La démarche de Dumont, comme celle d’auteurs du grand siècle, relève « d’une exigence philosophique plutôt que d’une démarche historienne » (p. 18). Il se dégage donc, chez Dumont, un dialogue étroit entre l’histoire et la philosophie, dialogue que l’on peut observer chez plusieurs auteurs du 19e siècle, comme Michelet, Taine et Renan, qui l’ont profondément inspiré, ou encore chez les auteurs du 20e, comme Lucien Febvre et Gaston Bachelard, qu’il a lus avec passion. Dès lors, l’histoire et la philosophie loin de s’opposer se complètent mutuellement. Dumont, dont la démarche est multidisciplinaire, propose « une explication de l’humain dans le temps, plus précisément en une culture de la conscience historique » (p. 31), car l’humain s’inscrit dans la durée comme sujet de culture.

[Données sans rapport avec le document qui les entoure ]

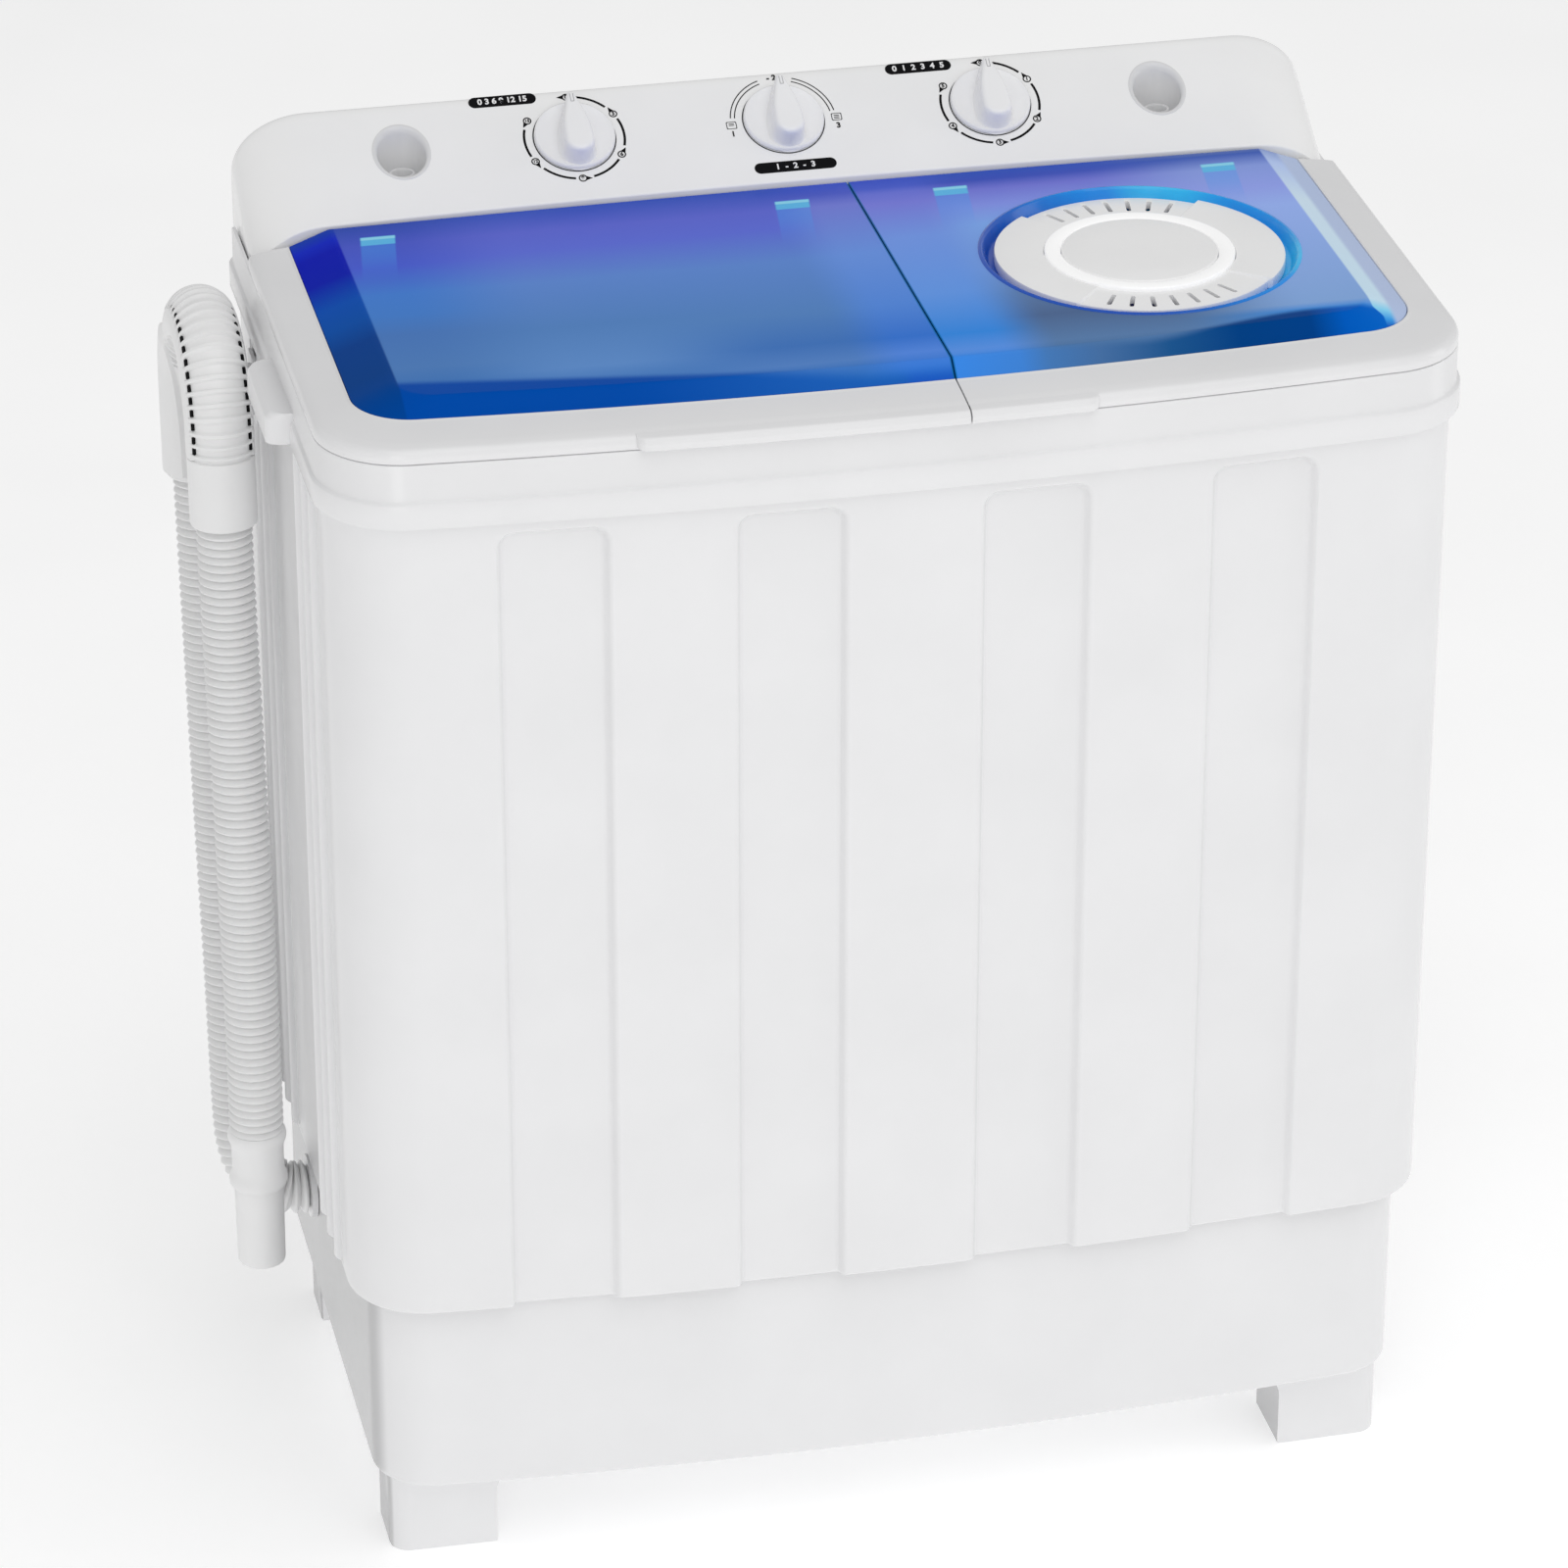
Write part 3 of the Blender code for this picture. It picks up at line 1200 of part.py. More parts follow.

Tel est le point central de l’anthropologie de Dumont sur laquelle s’érige la dualité entre culture première et culture seconde.

Il faut rappeler, comme Dumont le fait notamment dans Le lieu de l’homme, que cette dualité possède une valeur heuristique. La culture première est un donné, la culture seconde est un construit. La première fait référence à la banalité et à la répétition des actes de l’homme. « Les événements, même les plus tapageurs, n’en troublent que rarement l’ordre et la quiétude ». La culture seconde, quant à elle, « se constitue par surcroît. Elle puise son impulsion dans la rupture avec l’univers de la culture première » (p. 35). Elle se donne un langage; elle fournit une explication du monde, sans pour autant évacuer la culture première. Loin de s’opposer, la culture première et la culture seconde sont donc étroitement imbriquées. Cette dualité de la culture permet à l’homme de se singulariser et de se distancier de son milieu. L’histoire, chez Dumont, éclaire la dualité de la culture : elle se définit en ce que Dumont appelle une anthropologie – science générale par excellence qui englobe les multiples sciences de l’homme nécessaires à sa constitution (histoire, sociologie, philosophie, etc.) de même que l’idéologie qui débouche sur l’action.

Les sciences de l’homme se situent à la jonction de la philosophie et de l’idéologie, mais elles sont des pratiques avant d’être de pures disciplines théoriques. C’est ainsi qu’elles procèdent à la critique de la culture; ainsi aussi qu’elles éliminent l’homme pour mieux le reconstruire.

Il y aurait beaucoup à dire sur la vision de l’histoire de Dumont. L’ouvrage de Julien Goyette s’adresse essentiellement à ceux qui connaissent bien l’oeuvre du sociologue de Laval, ce qui est parfaitement légitime. Il utilise le même langage, il reprend les mêmes formules et se montre parfois trop complaisant. Assez curieusement, il ne dit rien sur l’histoire personnelle et collective dans laquelle Dumont s’inscrit. Il ne discute pas non plus de sa place dans la tradition sociologique du Québec. En quoi a-t-il été, et de loin, le sociologue québécois le plus important de sa génération? Quelle est sa place dans notre histoire intellectuelle? Que pensait Dumont, par exemple, des historiens de Laval et de l’École de Montréal? Quelle est la nature de son héritage? Ce n’est là qu’un échantillon de questions que l’on peut poser à la lecture de l’ouvrage de Goyette. En ce sens, il appelle à l’ouverture d’horizons plus vastes encore.